Relative imports allow you to refer to other modules or submodules within the same package or its parent packages. These are useful when you're working within a nested package structure, as they allow for more concise and flexible imports. Relative imports use leading dots to refer to the current and parent packages. The number of dots indicates the level of the package structure to move up:

  • A single dot (.) refers to the current package.
  • Two dots (..) refer to the parent package.
  • Three dots (...) would refer to the grandparent package, and so on.

Examples:

Import from the Current Package:

If you're in the surround module within sound.effects and want to import the echo module from the same effects package, you can use:

from . import echo

The single dot (.) indicates that echo is a sibling submodule in the same package (sound.effects).

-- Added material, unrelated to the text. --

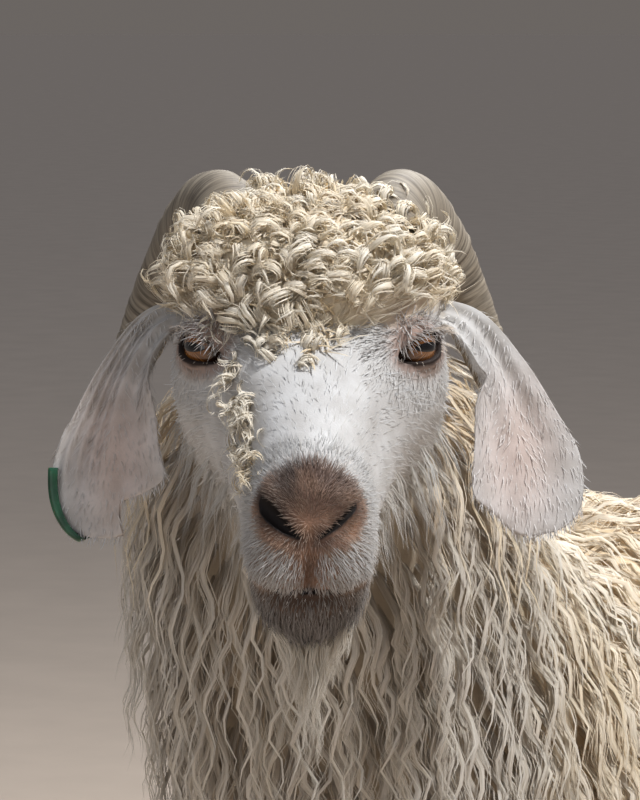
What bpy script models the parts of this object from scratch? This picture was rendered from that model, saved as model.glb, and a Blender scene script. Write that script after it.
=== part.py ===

Import from the Parent Package:

If you're in the surround module and want to access something from the formats subpackage (which is at the same level as effects), you would use:

from .. import formats

The two dots (..) indicate that formats is a sibling subpackage to effects and surround, but one level up in the package hierarchy.

Import from a Sibling Subpackage's Submodule:

To access equalizer from the filters subpackage, you can write:

from ..filters import equalizer

The two dots (..) indicate moving one level up to sound and then into the filters subpackage to import equalizer.


Important Note on Relative Imports:

  • Relative imports are based on the module's name in the package structure. This means that they are typically used within modules that are part of a larger package or subpackage.
  • Special Case for the Main Module:
    • The main module, usually identified as "__main__", cannot use relative imports because it's not part of any package. When running a script directly (e.g., python myscript.py), Python considers it the top-level module, and relative imports would not work.
    • In such cases, only absolute imports should be used to ensure proper module resolution.

Multiple Directories

In some cases, a package may be distributed across multiple directories. Python supports this scenario using the special __path__ attribute.

The __path__ Attribute**:

  • The __path__ attribute is a list initialized with the directory containing the package's __init__.py file.
  • This attribute is important because it defines where Python looks for submodules and subpackages when importing a package.
  • It can be modified to include additional directories, allowing you to extend the search path for modules within a package.

Extending the Package Search Path**:

  • By modifying __path__, you can make Python search for modules in multiple locations.
  • For example, if a package is split across two directories, you can modify __path__ to include both directories. This is useful for large projects where the package's components may reside in different locations but still need to be considered part of the same logical package.

Example:

# sound/__init__.py
__path__.append('/path/to/other/directory')
  • This adds /path/to/other/directory to the package search path for the sound package, allowing Python to find and import submodules from that directory.